• [Required task]: Extract exactly those lines that lie between the start of the material and the line with "LEG_LEAN = -0.0046", including both boundary lines and no others.
>> Start
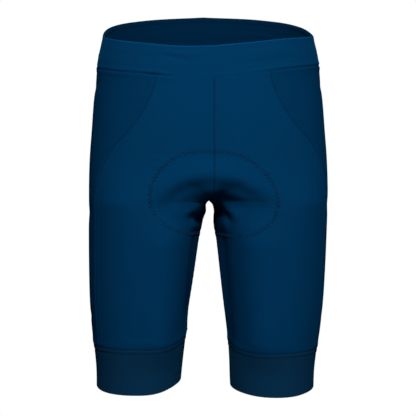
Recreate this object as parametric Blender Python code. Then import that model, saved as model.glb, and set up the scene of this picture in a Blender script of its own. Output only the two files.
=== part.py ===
"""Thigh-length cycling shorts in stretch knit, filled out as worn and empty inside.

Metres, +Z up. The front faces -Y and the wearer's left leg is at +X. The origin is the waist,
the point in the middle of the waistband that the wearer holds up.

The shorts are one surface, read by two numbers: the share of the way round one side (0 at the
centre front, 0.5 at the hip, 1 at the centre back) and the height. Below the crotch each side
closes into a leg, so the shares 0 and 1 are both its inseam. Every piece of cloth is a stretch
of that surface with a wall behind it, and neighbours stop half a seam gap short of their seam.
"""

import bpy
import numpy as np

# ---------------------------------------------------------------- driving dimensions
WALL = 0.0020
SEAM_GAP = 0.0003
CROTCH_HEIGHT = -0.2080
FRONT_TURN = 0.0700
BACK_TURN = 0.1150
TURN_FILLET = 0.0240
LEG_LEAN = -0.0046

# height, half width at the hips' sides, reach of the front, reach of the back, squareness
BODY_SECTIONS = (
    (0.060, 0.1468, 0.0985, 0.1000, 2.15),
    (0.022, 0.1502, 0.1000, 0.1015, 2.15),
    (-0.010, 0.1570, 0.1018, 0.1045, 2.18),
    (-0.040, 0.1595, 0.1035, 0.1105, 2.22),
    (-0.068, 0.1628, 0.1050, 0.1175, 2.28),
    (-0.110, 0.1660, 0.1062, 0.1255, 2.40),
    (-0.152, 0.1691, 0.1060, 0.1275, 2.45),
    (-0.181, 0.1701, 0.1045, 0.1235, 2.40),
    (-0.209, 0.1704, 0.1022, 0.1155, 2.30),
    (-0.238, 0.1702, 0.0995, 0.1060, 2.20),
    (-0.266, 0.1699, 0.0968, 0.0960, 2.15),
    (-0.312, 0.1689, 0.0918, 0.0830, 2.12),
    (-0.358, 0.1669, 0.0865, 0.0750, 2.10),
    (-0.404, 0.1624, 0.0800, 0.0690, 2.10),
    (-0.427, 0.1591, 0.0758, 0.0662, 2.10),
    (-0.450, 0.1568, 0.0722, 0.0640, 2.10),
    (-0.490, 0.1560, 0.0680, 0.0615, 2.10),
)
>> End
• [Worked solution]:
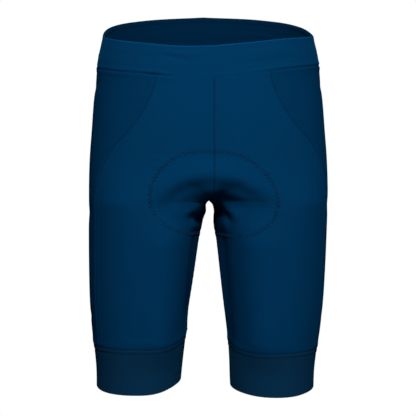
Recreate this object as parametric Blender Python code. Then import that model, saved as model.glb, and set up the scene of this picture in a Blender script of its own. Output only the two files.
=== part.py ===
"""Thigh-length cycling shorts in stretch knit, filled out as worn and empty inside.

Metres, +Z up. The front faces -Y and the wearer's left leg is at +X. The origin is the waist,
the point in the middle of the waistband that the wearer holds up.

The shorts are one surface, read by two numbers: the share of the way round one side (0 at the
centre front, 0.5 at the hip, 1 at the centre back) and the height. Below the crotch each side
closes into a leg, so the shares 0 and 1 are both its inseam. Every piece of cloth is a stretch
of that surface with a wall behind it, and neighbours stop half a seam gap short of their seam.
"""

import bpy
import numpy as np

# ---------------------------------------------------------------- driving dimensions
WALL = 0.0020
SEAM_GAP = 0.0003
CROTCH_HEIGHT = -0.2080
FRONT_TURN = 0.0700
BACK_TURN = 0.1150
TURN_FILLET = 0.0240
LEG_LEAN = -0.0046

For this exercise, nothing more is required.